António da Cunha Duarte Justo
Pegadas do Tempo no Espírito
- (1)http://www.voaportugues.com/a/portugues-segunda-lingua-cabo-verde/3626880.html
- (2) Para se ter uma ideia da diferença entre frase em português traduzida para crioulo: Todas as pessoas nascem livres e iguais em dignidade e direitos. São dotadas de razão e consciência e devem agir em relação umas às outras com espírito de fraternidade.” = Túdu alguêm tâ nacê lívri í iguál nâ dignidádi cú nâ dirêtus. Ês ê dotádu cú razõ í cú «consciência», í ês devê agí pâ cumpanhêru cú sprítu dí fraternidádi.” Exemplo da expressão portuguesa “Ele/ela cantou” em variantes crioulas = Ê’ cantâ, Ê’ cánta, Êl cantâ, Êl cantá.

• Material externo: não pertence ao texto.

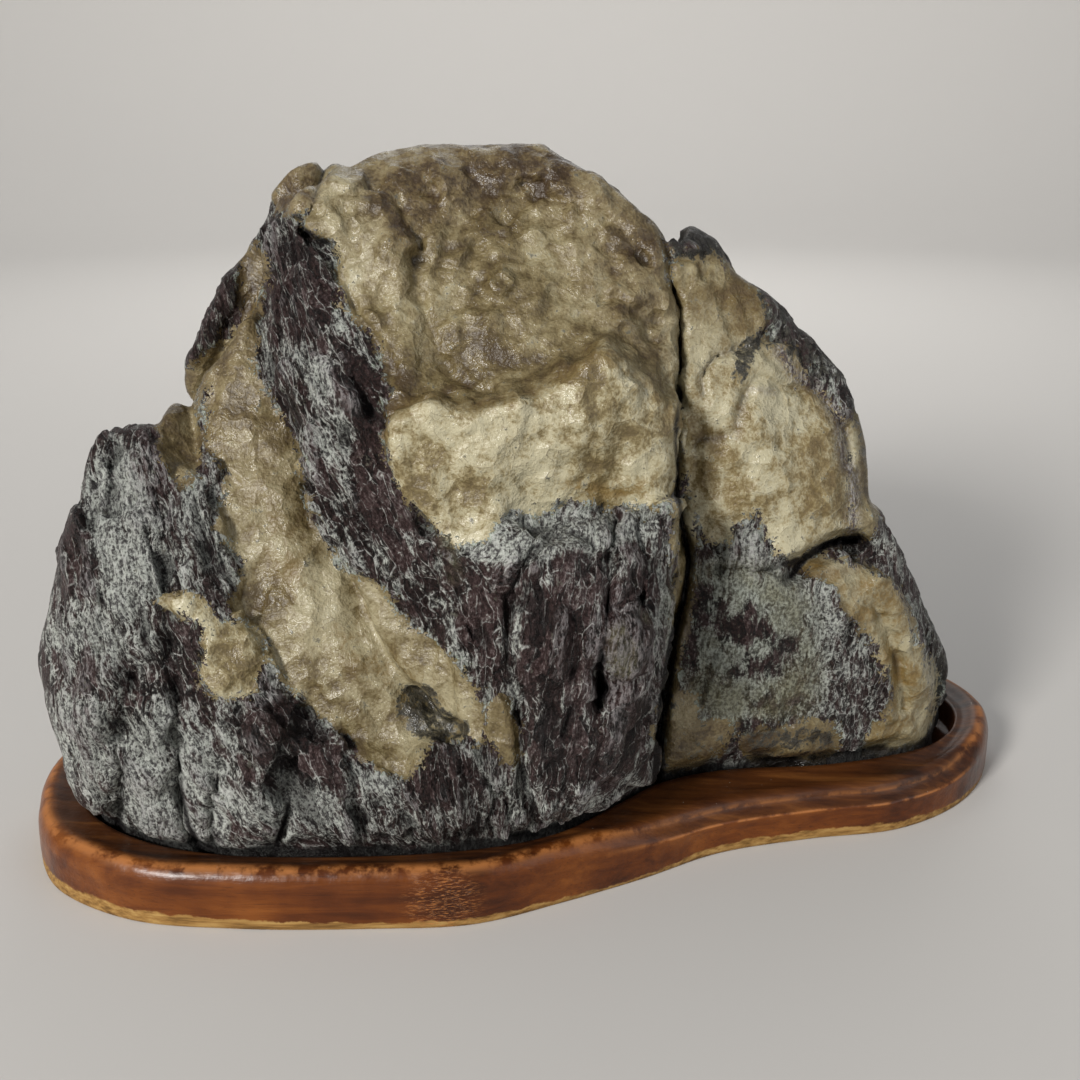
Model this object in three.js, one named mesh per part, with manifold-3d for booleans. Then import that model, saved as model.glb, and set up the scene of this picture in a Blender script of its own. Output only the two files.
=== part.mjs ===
// A scholar's rock: one natural stone of purple schist and buff quartz, standing in its carved
// hardwood stand. Millimetres, +Z up. The display face looks along -Y, the long side runs along X,
// and the origin is on the surface that the stand rests on, below the middle of the whole piece.
//
//   stand   a low tray with a wavy outline, hollowed on top to the outline of the stone's foot
//   stone   a mountain-shaped boulder, set loose in the tray and held by its own weight

import * as THREE from "three";
import { ConvexGeometry } from "three/addons/geometries/ConvexGeometry.js";
import { mergeVertices } from "three/addons/utils/BufferGeometryUtils.js";
import Module from "manifold-3d";

const wasm = await Module();
wasm.setup();

// ---- driving dimensions -------------------------------------------------------------------------

const STAND_HEIGHT = 18;
const TRAY_FLOOR = 8; // height of the tray's floor above the table
const EDGE_ROUND = 3; // rounding of the stand's upper and lower outer edges
const FOOT_GAP = 0.6; // room between the stone's foot and the tray's wall
const SEAT_GAP = 0.4; // room between the stone and what is under it
const STONE_FOOT = TRAY_FLOOR + SEAT_GAP; // height of the stone's flat underside

// Outline of the stand, anticlockwise from above: a broad lobe at the left, a waist at the front,
// and a narrower lobe set back at the right.
const STAND_OUTLINE = [
  [-150, -36], [-139, -56], [-113, -71], [-82, -75], [-45, -75], [-18, -73],
  [6, -63.5], [30, -52], [54, -39], [82, -31.5], [111, -26], [134, -12],
  [149, 8], [154, 28], [146, 50], [124, 66], [92, 74.5], [52, 74.5],
  [12, 67], [-28, 57], [-68, 51], [-106, 45], [-137, 26], [-153.5, -8],
];

// Outline of the hollow that the stone's foot stands in.
const TRAY_OUTLINE = [
  [-140, -18], [-130, -43], [-110, -57.5], [-88, -63.5], [-66, -64.5], [-38, -63.5],
  [-11, -59.5], [7, -52], [23, -38], [38, -25], [60, -17.5], [84, -15.5],
  [108, -10.5], [125, -3], [137, 10], [141, 25], [135, 43], [116, 55],
  [88, 62], [52, 62], [14, 55], [-26, 45], [-66, 39], [-102, 33],
  [-128, 14],
];

// ---- the masses that make up the stone -----------------------------------------------------------
//
// Each mass is the block between its corner points. The stone is all of them grown into one.

const MASSES = {
  core: [
    [-112, -22, 8], [-112, 18, 8], [-60, -45, 8], [0, -40, 8], [40, -20, 8], [112, 2, 8],
    [120, 30, 8], [40, 50, 8], [-60, 33, 8], [-104, -16, 110], [-100, 14, 112], [-56, -14, 172],
    [18, -14, 172], [46, -4, 160], [84, 6, 120], [80, 30, 120], [30, 30, 160], [-44, 24, 176],
    [-34, -36, 122], [-30, -36, 90], [18, -26, 90],
  ],
  leftWall: [
    [-132, -40, 8], [-110, -56, 8], [-88, -63, 8], [-72, -60, 8], [-137, -18, 8], [-124, 12, 8],
    [-98, 30, 8], [-145, -34, 56], [-148, -12, 64], [-137, -52, 42], [-118, -60, 60],
    [-84, -63, 68], [-96, -57, 94], [-121, -44, 108], [-119, -30, 127], [-107, -30, 128],
    [-118, -6, 129], [-98, -10, 129], [-88, -44, 112], [-138, 14, 60], [-127, 22, 94],
    [-104, 34, 60], [-100, 28, 108], [-76, -58, 76], [-66, -40, 60],
  ],
  saddle: [
    [-98, -12, 130], [-91, -14, 141], [-80, -10, 158], [-74, -37, 112], [-92, -33, 120],
    [-60, -52, 84], [-38, -58, 60], [-24, -60, 46], [-80, -58, 66], [-70, -60, 40],
    [-60, 30, 8], [-20, 40, 8], [-92, 30, 100], [-76, 24, 160], [-30, 34, 100], [-20, -56, 8],
    [-70, -58, 8],
  ],
  farShoulder: [
    [-104, 6, 126], [-103, 10, 140], [-94, 6, 156], [-87, 8, 168], [-79, 6, 178], [-72, 14, 185],
    [-76, 26, 176], [-98, 26, 136], [-98, 28, 100], [-70, -4, 150], [-70, 26, 120],
  ],
  ridgeAbove: [
    [-72, 2, 184], [-66, -8, 188], [-57, -12, 180], [-72, -12, 168], [-66, -30, 146],
    [-42, -36, 146], [-74, -16, 138], [-60, -42, 120], [-36, -42, 118], [-66, 20, 176],
    [-40, 20, 120],
  ],
  ridgeBelow: [
    [-66, -30, 146], [-40, -40, 142], [-62, -42, 118], [-42, -50, 106], [-24, -54, 108],
    [-46, -54, 86], [-16, -63, 70], [-26, -62, 54], [-2, -58, 64], [-40, 20, 100], [0, 0, 60],
    [-30, -30, 40],
  ],
  crown: [
    [-62, -14, 190], [-59, -22, 176], [-54, -30, 158], [-50, 0, 198], [-30, 4, 201],
    [2, 4, 202], [14, -2, 196], [34, -6, 179], [37, -16, 160], [36, -30, 138], [-54, 24, 189],
    [-20, 28, 196], [14, 26, 188], [36, 22, 168], [-34, -44, 138], [-4, -42, 142],
    [16, -40, 152], [-58, 34, 110], [36, 36, 110], [-40, -38, 120], [36, -34, 112],
  ],
  cliff: [
    [-38, -45, 136], [-28, -49, 138], [-4, -49, 142], [16, -43, 153], [33, -35, 146],
    [-44, -43, 122], [-28, -54, 105], [0, -56, 105], [28, -49, 110], [36, -36, 114],
    [-30, -20, 98], [36, -10, 98], [30, -10, 156],
  ],
  buttress: [
    [-24, -55, 108], [-2, -60, 115], [18, -58, 115], [33, -50, 113], [-24, -64, 82],
    [4, -71, 84], [26, -66, 84], [37, -50, 80], [-22, -67, 48], [8, -70, 44], [26, -59, 42],
    [36, -42, 50], [-14, -62, 8], [7, -53, 8], [21, -43, 8], [34, -31, 8], [-20, 0, 100],
    [34, 0, 110], [34, 20, 8], [-20, 20, 8],
  ],
  toes: [
    [-104, -58, 8], [-88, -64, 8], [-66, -67, 8], [-38, -66, 8], [-11, -61, 8], [6, -53, 8],
    [-100, -62, 30], [-76, -69, 34], [-46, -69, 28], [-14, -68, 34], [-84, -64, 56],
    [-60, -63, 50], [-26, -63, 48], [-40, 0, 60], [-90, 0, 60], [-40, 0, 8], [-90, 0, 8],
  ],
  rightWall: [
    [38, -18, 92], [38, -20, 140], [38, -8, 172], [41, 2, 181], [51, 2, 175], [65, 0, 163],
    [79, 2, 148], [90, 0, 135], [97, 0, 115], [99, -6, 97], [64, -22, 122], [84, -17, 108],
    [84, -19, 90], [60, -23, 90], [44, 28, 174], [77, 34, 146], [99, 36, 110], [40, 44, 90],
    [104, 30, 80],
  ],
  rightFoot: [
    [38, -24, 88], [70, -25, 90], [98, -8, 98], [105, 0, 95], [115, 0, 78], [123, 4, 62],
    [130, 6, 46], [133, 12, 26], [132, 10, 8], [121, -2, 8], [108, -10, 8], [82, -19, 8],
    [60, -20, 8], [38, -28, 8], [39, -30, 50], [72, -27, 52], [108, -14, 50], [135, 26, 30],
    [138, 26, 8], [130, 42, 8], [112, 52, 8], [123, 40, 60], [103, 38, 95], [84, 58, 8],
    [84, 50, 60], [40, 44, 100],
  ],
  backLeft: [
    [-126, 11, 8], [-100, 31, 8], [-60, 38, 8], [-26, 42, 8], [-121, 20, 58], [-96, 36, 64],
    [-56, 43, 66], [-102, 29, 112], [-72, 34, 128], [-28, 37, 118], [-60, 0, 8], [-60, 0, 120],
  ],
  backMiddle: [
    [-64, 36, 8], [-22, 44, 8], [22, 54, 8], [-46, 42, 84], [-6, 50, 66], [24, 54, 56],
    [-42, 39, 142], [-2, 44, 128], [32, 46, 116], [-46, 28, 184], [2, 32, 182], [32, 28, 168],
    [-20, 0, 8], [-20, 0, 184], [34, 0, 150],
  ],
  backRight: [
    [18, 54, 8], [52, 60, 8], [88, 60, 8], [114, 53, 8], [132, 42, 8], [40, 58, 58],
    [68, 62, 54], [96, 57, 60], [120, 45, 54], [48, 49, 118], [80, 47, 108], [97, 40, 97],
    [52, 38, 156], [74, 35, 146], [60, 0, 8], [60, 0, 120], [110, 10, 8],
  ],
  nub: [
    [-78, 12, 184], [-70, 8, 192], [-60, 10, 197], [-54, 16, 197], [-60, 24, 194],
    [-74, 22, 186], [-70, 20, 168], [-54, 12, 170],
  ],
};

// ---- outlines ------------------------------------------------------------------------------------

function closedOutline(points, steps) {
  const corners = points.map(([x, y]) => new THREE.Vector3(x, y, 0));
  const curve = new THREE.CatmullRomCurve3(corners, true, "centripetal");
  return curve.getSpacedPoints(steps).slice(0, steps).map(({ x, y }) => new THREE.Vector2(x, y));
}

// The same anticlockwise outline, drawn smaller by the given distance.
function inset(outline, distance) {
  return outline.map((point, i) => {
    const along = outline[(i + 1) % outline.length].clone().sub(outline.at(i - 1)).normalize();
    return new THREE.Vector2(-along.y, along.x).multiplyScalar(distance).add(point);
  });
}

// ---- solids --------------------------------------------------------------------------------------

function toSolid(geometry) {
  const bare = geometry.clone();
  bare.deleteAttribute("normal");
  bare.deleteAttribute("uv");
  const merged = mergeVertices(bare, 1e-3);
  return new wasm.Manifold(new wasm.Mesh({
    numProp: 3,
    vertProperties: merged.attributes.position.array,
    triVerts: new Uint32Array(merged.index.array),
  }));
}

function toGeometry(solid) {
  const { vertProperties, triVerts } = solid.getMesh();
  const geometry = new THREE.BufferGeometry();
  geometry.setAttribute("position", new THREE.BufferAttribute(vertProperties, 3));
  geometry.setIndex(new THREE.BufferAttribute(triVerts, 1));
  geometry.computeVertexNormals();
  return geometry;
}

// ---- the stand: a slab with rounded edges, hollowed for the stone's foot --------------------------

function makeStand() {
  const slab = new THREE.ExtrudeGeometry(new THREE.Shape(closedOutline(STAND_OUTLINE, 96)), {
    depth: STAND_HEIGHT - 2 * EDGE_ROUND,
    bevelThickness: EDGE_ROUND,
    bevelSize: EDGE_ROUND,
    bevelOffset: -EDGE_ROUND,
    bevelSegments: 3,
  });
  slab.translate(0, 0, EDGE_ROUND);
  const hollow = new THREE.ExtrudeGeometry(new THREE.Shape(closedOutline(TRAY_OUTLINE, 80)), {
    depth: STAND_HEIGHT,
    bevelEnabled: false,
  });
  hollow.translate(0, 0, TRAY_FLOOR);
  return toGeometry(toSolid(slab).subtract(toSolid(hollow)));
}

// ---- the stone: all its masses in one, cut to the tray below the rim -------------------------------

function makeStone() {
  const masses = Object.values(MASSES).map((corners) =>
    toSolid(new ConvexGeometry(corners.map((corner) => new THREE.Vector3(...corner)))));
  const boulder = masses.reduce((whole, mass) => whole.add(mass));
  return toGeometry(boulder.subtract(toSolid(rimCollar())).subtract(toSolid(belowFoot())));
}

const CUT_SIZE = 400; // wider than the whole piece

// A plate as high as the stand, with a hole for the foot.
function rimCollar() {
  const plate = new THREE.Shape([
    new THREE.Vector2(-CUT_SIZE, -CUT_SIZE), new THREE.Vector2(CUT_SIZE, -CUT_SIZE),
    new THREE.Vector2(CUT_SIZE, CUT_SIZE), new THREE.Vector2(-CUT_SIZE, CUT_SIZE),
  ]);
  plate.holes.push(new THREE.Path(inset(closedOutline(TRAY_OUTLINE, 80), FOOT_GAP)));
  return new THREE.ExtrudeGeometry(plate, { depth: STAND_HEIGHT + SEAT_GAP, bevelEnabled: false });
}

function belowFoot() {
  return new THREE.BoxGeometry(CUT_SIZE, CUT_SIZE, CUT_SIZE).translate(0, 0, STONE_FOOT - CUT_SIZE / 2);
}

// ---- the whole piece -----------------------------------------------------------------------------

const wood = new THREE.MeshStandardMaterial({ color: 0x7c3d1c, roughness: 0.35, metalness: 0 });
const schist = new THREE.MeshStandardMaterial({ color: 0x5e535a, roughness: 0.6, metalness: 0 });

const stand = new THREE.Mesh(makeStand(), wood);
stand.name = "stand";

const stone = new THREE.Mesh(makeStone(), schist);
stone.name = "stone";

const scholarsRock = new THREE.Group();
scholarsRock.add(stand, stone);

export default scholarsRock;
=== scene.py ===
# A scholar's rock of purple schist and buff quartz, loose in its carved and varnished hardwood stand.
# Made in metres in the frame of the CAD model. Sizes below are millimetres unless they say metres.

from itertools import product
from math import radians

import bmesh
import bpy
import numpy as np
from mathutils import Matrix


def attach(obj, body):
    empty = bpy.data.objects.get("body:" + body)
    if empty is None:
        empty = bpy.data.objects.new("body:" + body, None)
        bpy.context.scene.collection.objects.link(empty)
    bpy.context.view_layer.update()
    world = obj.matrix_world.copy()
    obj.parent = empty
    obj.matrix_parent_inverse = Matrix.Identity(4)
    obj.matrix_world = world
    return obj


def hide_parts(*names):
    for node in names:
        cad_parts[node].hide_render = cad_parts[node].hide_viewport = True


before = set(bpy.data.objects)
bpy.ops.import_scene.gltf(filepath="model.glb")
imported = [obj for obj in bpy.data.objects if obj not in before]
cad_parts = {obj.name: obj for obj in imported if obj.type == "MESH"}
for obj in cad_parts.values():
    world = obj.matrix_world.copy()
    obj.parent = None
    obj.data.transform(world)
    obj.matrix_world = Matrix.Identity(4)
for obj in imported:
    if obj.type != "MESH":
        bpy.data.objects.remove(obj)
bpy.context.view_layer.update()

import openvdb
from mathutils import Vector

# ---- the room ------------------------------------------------------------------------------------
# A pale seamless floor that curves up all round into a low wall, soft lamps above it, and the
# viewer's place a little above the table, in front of the display face. The floor and the lamps are
# in metres.

MM = 0.001
VIEWER = (0.3, -361.8, 218.0)
LOOKING_DOWN = 20


def plain_object(name, points, faces):
    mesh = bpy.data.meshes.new(name)
    mesh.from_pydata([tuple(p) for p in points], [], faces)
    mesh.update()
    item = bpy.data.objects.new(name, mesh)
    bpy.context.collection.objects.link(item)
    return item


def paint(red, green, blue):
    """A colour as it is mixed on a 0 to 255 card, as the light that it sends back."""
    shares = [c / 255 for c in (red, green, blue)]
    light = [((c + 0.055) / 1.055) ** 2.4 if c > 0.04 else c / 12.92 for c in shares]
    return (*light, 1.0)


FLOOR_RADIUS = 1.5
WALL_CURVE = 0.8
TURNS = 96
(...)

- (3) Na Guiné-Bissau com 1,6 milhões de habitantes, embora a língua oficial seja o Português apenas 14% fala o português e 44% fala um crioulo baseado no português. A taxa de alfabetização é de cerca de 45 por cento. Cada etnia tem a sua própria linguagem. A Língua franca é Crioulo da Guiné-Bissau. Guiné-Bissau foi a primeira colónia portuguesa a ser reconhecida como independente em 1974.
- (4) http://24.sapo.pt/atualidade/artigos/jornalista-ingles-diz-que-sem-a-lingua-portuguesa-nao-ha-nacao-em-timor-leste#_swa_cname=sapo24_share&_swa_cmedium=web&_swa_csource=facebook&utm_source=facebook&utm_medium=web&utm_campaign=sapo24_share
- (5) http://ruc.udc.es/dspace/bitstream/handle/2183/9927/Nacher_Dictioluku.pdf;jsessionid=C90ACFEF2FB99E60949059FB80C76B4F?sequence=2 O Pe. Afonso Maria Nácher Lluesa, falava fataluku fluentemente. Como testemunha o historiador José Mattoso, meu antigo professor, o Pe Nácher, teve muita influência na formação de Nino Konis Santana (líder da resistência timorense, depois assistente de Xanana Gusmão e mais tarde comandante da FALINTIL).